Freleng Tribute to Mel Blanc. In Daily Variety for August 10, 1989, animator and director Friz Freleng remembered voice artist Mel Blanc who had passed away in July: “Mel had the ability to give each character a distinct and separate personality. Mel was not just a voice actor; he was a fine actor. I often wonder if we had used any other actor than Mel would those characters have been as successful? He will never die. He will live on through his voices of these characters for eternity. He will be missed by his widow Estelle and his son Noel, but the world will still have him.”
Chuck Jones Speaks. Chuck Jones, interviewed in Business Screen magazine (Aug/Sept 1982) said, “When we finished a picture at Warner Brothers, we would always run it as a pencil test to see if it worked without sound, music, color or anything else. Then you could see the beauty of the movement. All of our stuff was ‘block-booked’. This was an advantage because the pictures were sold before they went out. We had the chance to experiment with different characters. It was an enormous advantage – and it developed stars.”

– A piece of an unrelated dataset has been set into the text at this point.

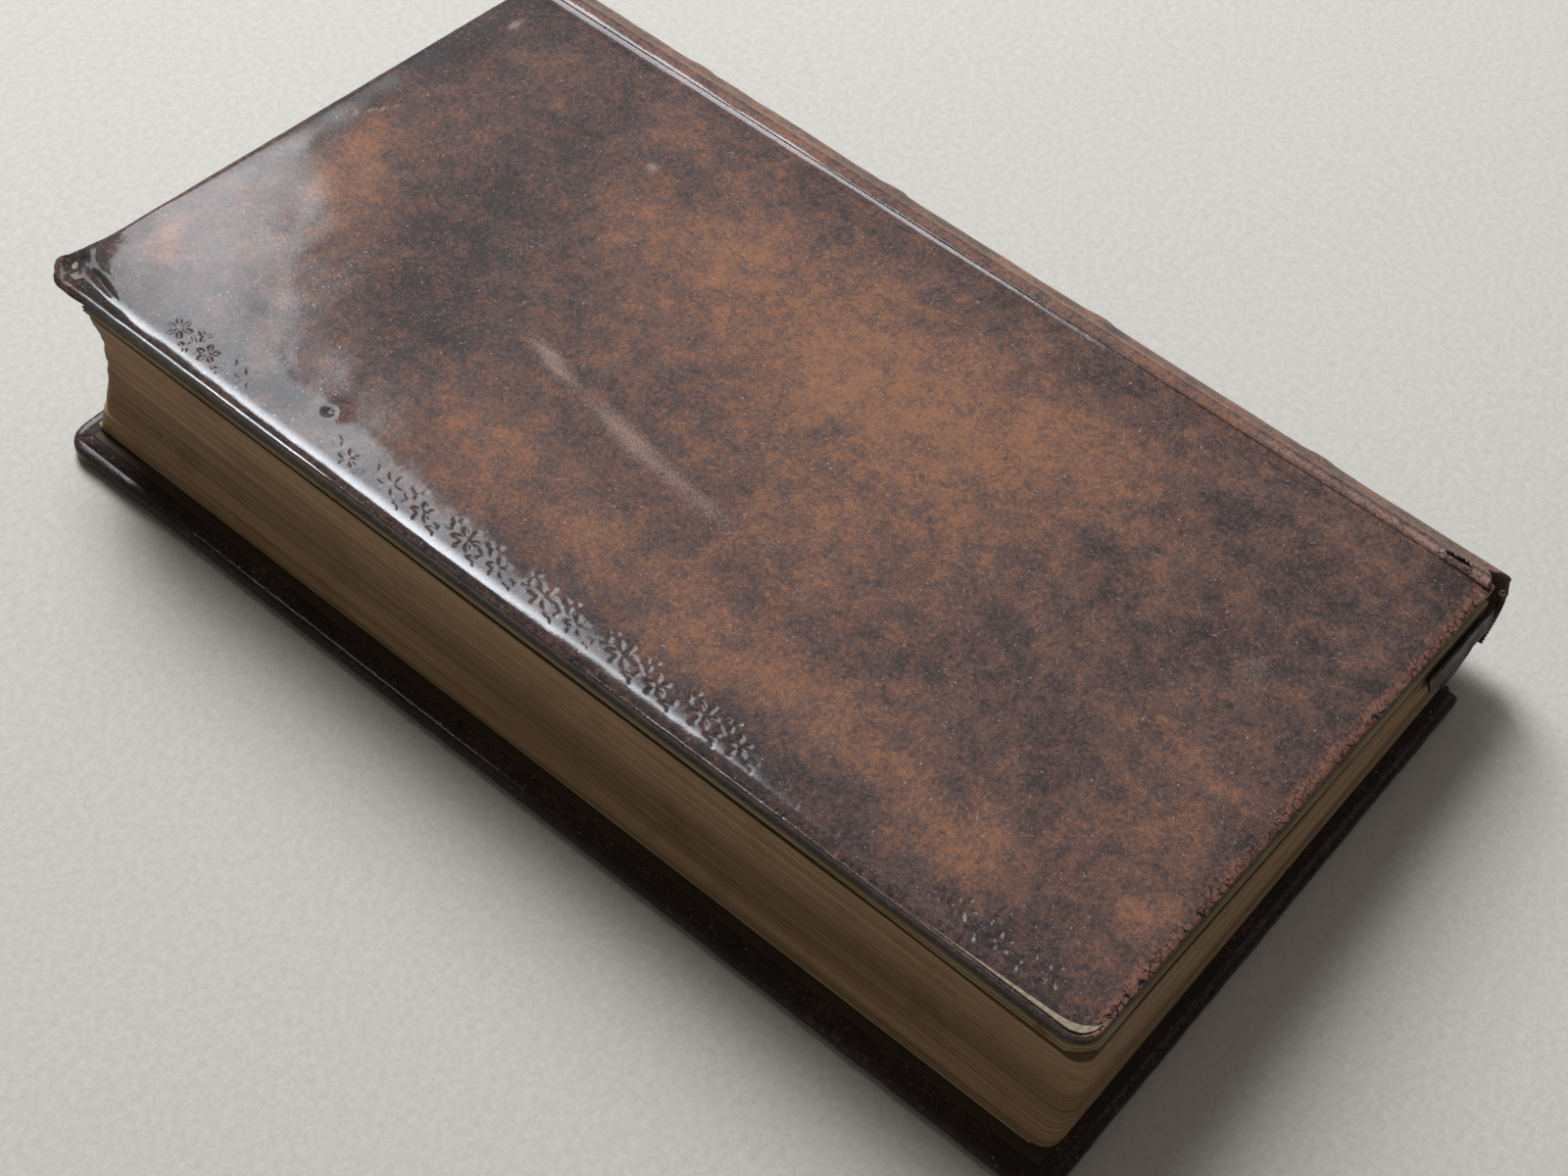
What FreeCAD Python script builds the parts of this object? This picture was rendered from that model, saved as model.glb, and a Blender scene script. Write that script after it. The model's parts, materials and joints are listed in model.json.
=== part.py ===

Just One Frame. In the August 12, 1989 issue of TV Guide an article was devoted to an episode of the Saturday morning animated series ALF where a viewer had discovered a one frame image of the Statue of Liberty in front of an America flag during a battle sequence of two spaceships. With the help of a TV Guide reporter, viewer Ken Sobel followed up the mystery and discovered that Studio Korumi in Tokyo that was doing the work for DIC had added it as way to liven up a boring workday and as a tribute to a famous Japanese animator who was widely known for “throwing joke frames into his cartoons”.